#### [Records supplied]
○ ○ ○ ○ ○ ○ ○

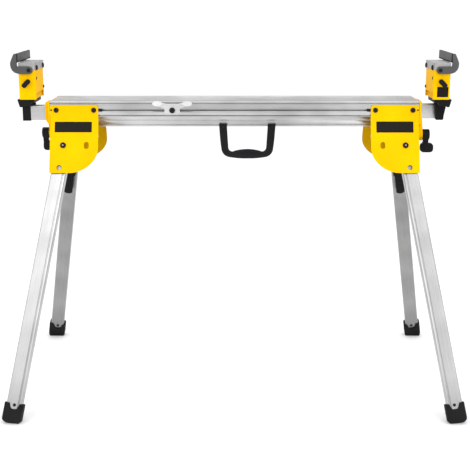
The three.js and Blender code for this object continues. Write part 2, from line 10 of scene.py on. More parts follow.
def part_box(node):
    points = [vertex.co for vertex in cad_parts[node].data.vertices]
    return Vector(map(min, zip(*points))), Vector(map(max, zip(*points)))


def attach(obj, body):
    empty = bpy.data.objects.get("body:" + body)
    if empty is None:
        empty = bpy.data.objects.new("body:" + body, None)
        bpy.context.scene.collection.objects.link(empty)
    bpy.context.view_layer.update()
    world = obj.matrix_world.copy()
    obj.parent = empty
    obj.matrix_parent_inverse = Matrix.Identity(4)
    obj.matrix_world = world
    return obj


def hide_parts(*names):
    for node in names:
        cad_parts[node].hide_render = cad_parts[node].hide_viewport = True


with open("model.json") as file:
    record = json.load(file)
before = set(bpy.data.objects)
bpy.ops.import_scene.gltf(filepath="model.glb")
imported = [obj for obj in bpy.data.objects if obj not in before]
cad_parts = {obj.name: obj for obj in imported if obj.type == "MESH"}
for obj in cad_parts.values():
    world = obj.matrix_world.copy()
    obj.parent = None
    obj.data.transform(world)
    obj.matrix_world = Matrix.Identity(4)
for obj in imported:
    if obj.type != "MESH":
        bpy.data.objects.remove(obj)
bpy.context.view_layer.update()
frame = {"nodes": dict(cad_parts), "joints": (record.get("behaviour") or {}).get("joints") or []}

MM = 0.001
SCENE = bpy.context.scene
JOINTS = {joint["name"]: joint for joint in frame["joints"]}
SIDES = (("left", -1), ("right", 1))
FACES = (("front", -1), ("rear", 1))
CORNERS = [(f"{face}_{side}", sx, sy) for side, sx in SIDES for face, sy in FACES]
X, Z = Vector((1, 0, 0)), Vector((0, 0, 1))

LENS, SENSOR = 76.6, 36
CAMERA_PLACE = (0.0012, -2.8228, 1.1306)
CAMERA_PITCH = 13.943  # degrees below the horizon
FAR = 1000
FLOOR_HALF = 200
EDGE_ANGLE = radians(38)  # sharper edges than this are rounded and stay sharp in the shading


# ---- Camera and light ---------------------------------------------------------------------------
def make_camera():
    data = bpy.data.cameras.new("camera")
    data.sensor_width = SENSOR
    data.lens = LENS
    data.clip_end = FAR
    camera = bpy.data.objects.new("camera", data)
    camera.location = CAMERA_PLACE
    camera.rotation_euler = (radians(90 - CAMERA_PITCH), 0, 0)
    SCENE.collection.objects.link(camera)
    SCENE.camera = camera


def area_light(name, place, target, size, power):
    data = bpy.data.lights.new(name, "AREA")
    data.shape = "RECTANGLE"
    data.size, data.size_y = size
    data.energy = power
    light = bpy.data.objects.new(name, data)
    light.location = place
    light.rotation_euler = (Vector(target) - Vector(place)).to_track_quat("-Z", "Y").to_euler()
    SCENE.collection.objects.link(light)


def make_light():
    world = bpy.data.worlds.new("studio")
    world.use_nodes = True
    background = world.node_tree.nodes["Background"]
    nodes, links = world.node_tree.nodes, world.node_tree.links
    height = nodes.new("ShaderNodeSeparateXYZ")
    links.new(nodes.new("ShaderNodeTexCoord").outputs["Generated"], height.inputs[0])
    ramp = nodes.new("ShaderNodeValToRGB")
    ramp.color_ramp.elements[0].color = (0.36, 0.36, 0.36, 1)
    ramp.color_ramp.elements[1].color = (1, 1, 1, 1)
    ramp.color_ramp.elements[1].position = 0.6
    links.new(height.outputs["Z"], ramp.inputs["Fac"])
    paper = nodes.new("ShaderNodeMix")
    paper.data_type = "RGBA"
    paper.inputs["B"].default_value = (1, 1, 1, 1)
    links.new(nodes.new("ShaderNodeLightPath").outputs["Is Camera Ray"], paper.inputs["Factor"])
    links.new(ramp.outputs["Color"], paper.inputs["A"])
    links.new(paper.outputs["Result"], background.inputs["Color"])
    background.inputs["Strength"].default_value = 1.25
    SCENE.world = world
    SCENE.view_settings.view_transform = "Standard"
    middle = (0, 0, 0.6)
    area_light("key", (-2.2, -3.2, 2.6), middle, (2.6, 2.2), 32)
    area_light("fill", (2.4, -3.2, 2.2), middle, (2.4, 2.2), 36)
    area_light("overhead", (0, 0.2, 3.4), middle, (3.5, 2.0), 14)


def make_floor():
    mesh = bpy.data.meshes.new("floor")
    half = FLOOR_HALF
    corners = [(-half, -half, 0), (half, -half, 0), (half, half, 0), (-half, half, 0)]
    mesh.from_pydata(corners, [], [(0, 1, 2, 3)])
    floor = bpy.data.objects.new("floor", mesh)
    SCENE.collection.objects.link(floor)
    paper = surface("floor_paper", (0.9, 0.9, 0.9), (0.93, 0.93, 0.93), (0.8, 0.95), grain=40,
                    specular=0.1)
    mesh.materials.append(paper)


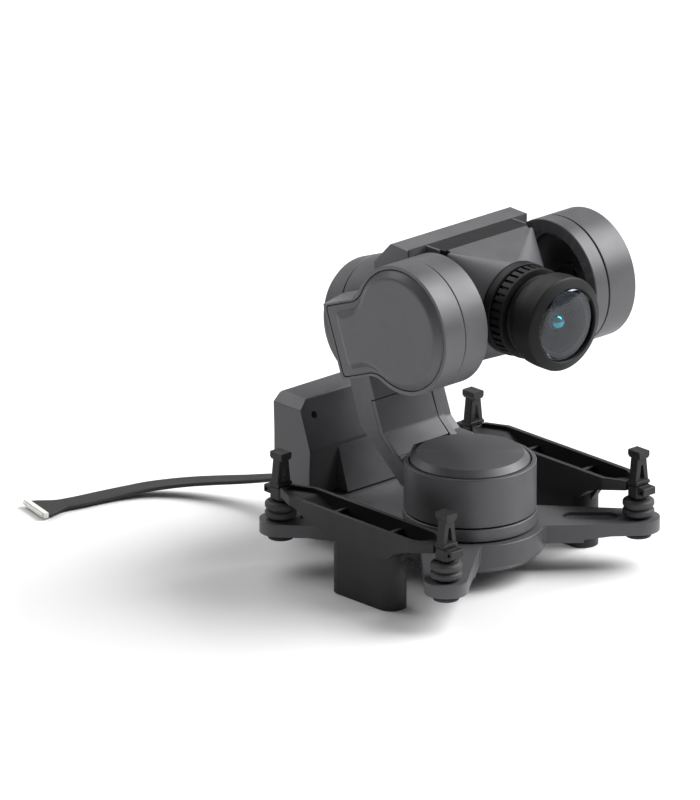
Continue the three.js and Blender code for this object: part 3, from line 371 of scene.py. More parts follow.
def prism(axis, outline, low, high, edge=0.0):
    """An outline swept along an axis, drawn in YZ, XZ or XY, with both ends' edges rounded."""
    build = bmesh.new()
    points = rounded(outline)
    ends = [[build.verts.new(drawing[axis](u, v, depth)) for u, v in points] for depth in (low, high)]
    caps = [build.faces.new(end) for end in ends]
    skin_between(build, *ends)
    if edge:
        rims = [rim for cap in caps for rim in cap.edges]
        softened(build, rims, edge)
    return mesh_of(build)


def block(x0, x1, y0, y1, z0, z1, edge=0.0):
    build = bmesh.new()
    size = Matrix.Diagonal((x1 - x0, y1 - y0, z1 - z0, 1))
    middle = Matrix.Translation(((x0 + x1) / 2, (y0 + y1) / 2, (z0 + z1) / 2))
    bmesh.ops.create_cube(build, size=1, matrix=middle @ size)
    if edge:
        softened(build, build.edges[:], edge)
    return mesh_of(build)


def hull(points):
    build = bmesh.new()
    for point in points:
        build.verts.new(point)
    bmesh.ops.convex_hull(build, input=build.verts[:])
    loose = [vertex for vertex in build.verts if not vertex.link_faces]
    bmesh.ops.delete(build, geom=loose, context="VERTS")
    bmesh.ops.dissolve_limit(build, angle_limit=0.002, verts=build.verts[:], edges=build.edges[:])
    return mesh_of(build)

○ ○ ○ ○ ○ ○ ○

#### [Goal]
Repeat all of the entries exactly.

#### [Full solution]
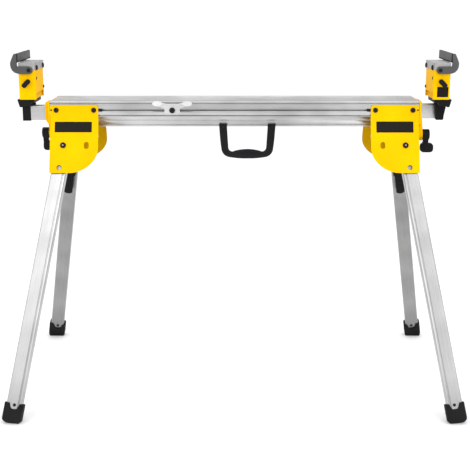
The three.js and Blender code for this object continues. Write part 2, from line 10 of scene.py on. More parts follow.
def part_box(node):
    points = [vertex.co for vertex in cad_parts[node].data.vertices]
    return Vector(map(min, zip(*points))), Vector(map(max, zip(*points)))


def attach(obj, body):
    empty = bpy.data.objects.get("body:" + body)
    if empty is None:
        empty = bpy.data.objects.new("body:" + body, None)
        bpy.context.scene.collection.objects.link(empty)
    bpy.context.view_layer.update()
    world = obj.matrix_world.copy()
    obj.parent = empty
    obj.matrix_parent_inverse = Matrix.Identity(4)
    obj.matrix_world = world
    return obj


def hide_parts(*names):
    for node in names:
        cad_parts[node].hide_render = cad_parts[node].hide_viewport = True


with open("model.json") as file:
    record = json.load(file)
before = set(bpy.data.objects)
bpy.ops.import_scene.gltf(filepath="model.glb")
imported = [obj for obj in bpy.data.objects if obj not in before]
cad_parts = {obj.name: obj for obj in imported if obj.type == "MESH"}
for obj in cad_parts.values():
    world = obj.matrix_world.copy()
    obj.parent = None
    obj.data.transform(world)
    obj.matrix_world = Matrix.Identity(4)
for obj in imported:
    if obj.type != "MESH":
        bpy.data.objects.remove(obj)
bpy.context.view_layer.update()
frame = {"nodes": dict(cad_parts), "joints": (record.get("behaviour") or {}).get("joints") or []}

MM = 0.001
SCENE = bpy.context.scene
JOINTS = {joint["name"]: joint for joint in frame["joints"]}
SIDES = (("left", -1), ("right", 1))
FACES = (("front", -1), ("rear", 1))
CORNERS = [(f"{face}_{side}", sx, sy) for side, sx in SIDES for face, sy in FACES]
X, Z = Vector((1, 0, 0)), Vector((0, 0, 1))

LENS, SENSOR = 76.6, 36
CAMERA_PLACE = (0.0012, -2.8228, 1.1306)
CAMERA_PITCH = 13.943  # degrees below the horizon
FAR = 1000
FLOOR_HALF = 200
EDGE_ANGLE = radians(38)  # sharper edges than this are rounded and stay sharp in the shading


# ---- Camera and light ---------------------------------------------------------------------------
def make_camera():
    data = bpy.data.cameras.new("camera")
    data.sensor_width = SENSOR
    data.lens = LENS
    data.clip_end = FAR
    camera = bpy.data.objects.new("camera", data)
    camera.location = CAMERA_PLACE
    camera.rotation_euler = (radians(90 - CAMERA_PITCH), 0, 0)
    SCENE.collection.objects.link(camera)
    SCENE.camera = camera


def area_light(name, place, target, size, power):
    data = bpy.data.lights.new(name, "AREA")
    data.shape = "RECTANGLE"
    data.size, data.size_y = size
    data.energy = power
    light = bpy.data.objects.new(name, data)
    light.location = place
    light.rotation_euler = (Vector(target) - Vector(place)).to_track_quat("-Z", "Y").to_euler()
    SCENE.collection.objects.link(light)


def make_light():
    world = bpy.data.worlds.new("studio")
    world.use_nodes = True
    background = world.node_tree.nodes["Background"]
    nodes, links = world.node_tree.nodes, world.node_tree.links
    height = nodes.new("ShaderNodeSeparateXYZ")
    links.new(nodes.new("ShaderNodeTexCoord").outputs["Generated"], height.inputs[0])
    ramp = nodes.new("ShaderNodeValToRGB")
    ramp.color_ramp.elements[0].color = (0.36, 0.36, 0.36, 1)
    ramp.color_ramp.elements[1].color = (1, 1, 1, 1)
    ramp.color_ramp.elements[1].position = 0.6
    links.new(height.outputs["Z"], ramp.inputs["Fac"])
    paper = nodes.new("ShaderNodeMix")
    paper.data_type = "RGBA"
    paper.inputs["B"].default_value = (1, 1, 1, 1)
    links.new(nodes.new("ShaderNodeLightPath").outputs["Is Camera Ray"], paper.inputs["Factor"])
    links.new(ramp.outputs["Color"], paper.inputs["A"])
    links.new(paper.outputs["Result"], background.inputs["Color"])
    background.inputs["Strength"].default_value = 1.25
    SCENE.world = world
    SCENE.view_settings.view_transform = "Standard"
    middle = (0, 0, 0.6)
    area_light("key", (-2.2, -3.2, 2.6), middle, (2.6, 2.2), 32)
    area_light("fill", (2.4, -3.2, 2.2), middle, (2.4, 2.2), 36)
    area_light("overhead", (0, 0.2, 3.4), middle, (3.5, 2.0), 14)


def make_floor():
    mesh = bpy.data.meshes.new("floor")
    half = FLOOR_HALF
    corners = [(-half, -half, 0), (half, -half, 0), (half, half, 0), (-half, half, 0)]
    mesh.from_pydata(corners, [], [(0, 1, 2, 3)])
    floor = bpy.data.objects.new("floor", mesh)
    SCENE.collection.objects.link(floor)
    paper = surface("floor_paper", (0.9, 0.9, 0.9), (0.93, 0.93, 0.93), (0.8, 0.95), grain=40,
                    specular=0.1)
    mesh.materials.append(paper)


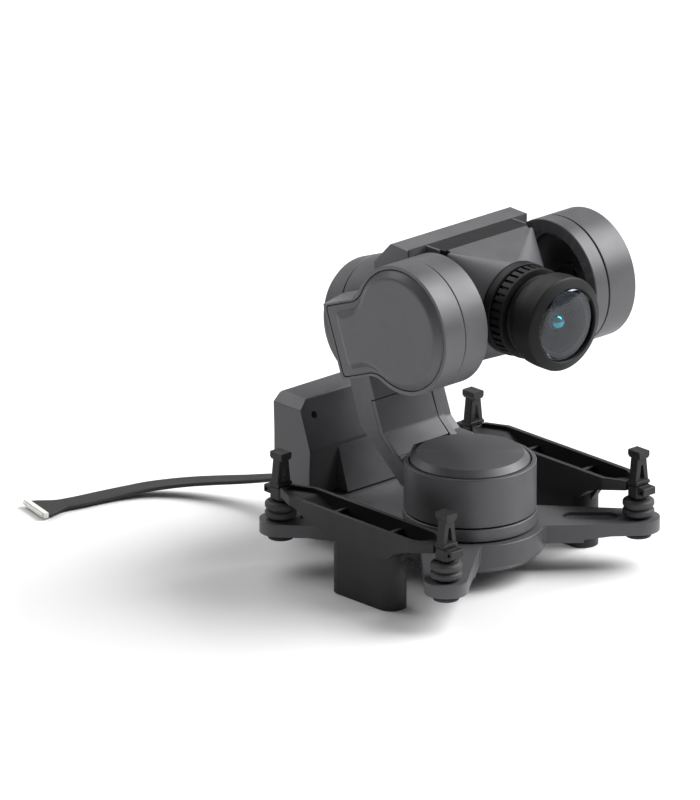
Continue the three.js and Blender code for this object: part 3, from line 371 of scene.py. More parts follow.
def prism(axis, outline, low, high, edge=0.0):
    """An outline swept along an axis, drawn in YZ, XZ or XY, with both ends' edges rounded."""
    build = bmesh.new()
    points = rounded(outline)
    ends = [[build.verts.new(drawing[axis](u, v, depth)) for u, v in points] for depth in (low, high)]
    caps = [build.faces.new(end) for end in ends]
    skin_between(build, *ends)
    if edge:
        rims = [rim for cap in caps for rim in cap.edges]
        softened(build, rims, edge)
    return mesh_of(build)


def block(x0, x1, y0, y1, z0, z1, edge=0.0):
    build = bmesh.new()
    size = Matrix.Diagonal((x1 - x0, y1 - y0, z1 - z0, 1))
    middle = Matrix.Translation(((x0 + x1) / 2, (y0 + y1) / 2, (z0 + z1) / 2))
    bmesh.ops.create_cube(build, size=1, matrix=middle @ size)
    if edge:
        softened(build, build.edges[:], edge)
    return mesh_of(build)


def hull(points):
    build = bmesh.new()
    for point in points:
        build.verts.new(point)
    bmesh.ops.convex_hull(build, input=build.verts[:])
    loose = [vertex for vertex in build.verts if not vertex.link_faces]
    bmesh.ops.delete(build, geom=loose, context="VERTS")
    bmesh.ops.dissolve_limit(build, angle_limit=0.002, verts=build.verts[:], edges=build.edges[:])
    return mesh_of(build)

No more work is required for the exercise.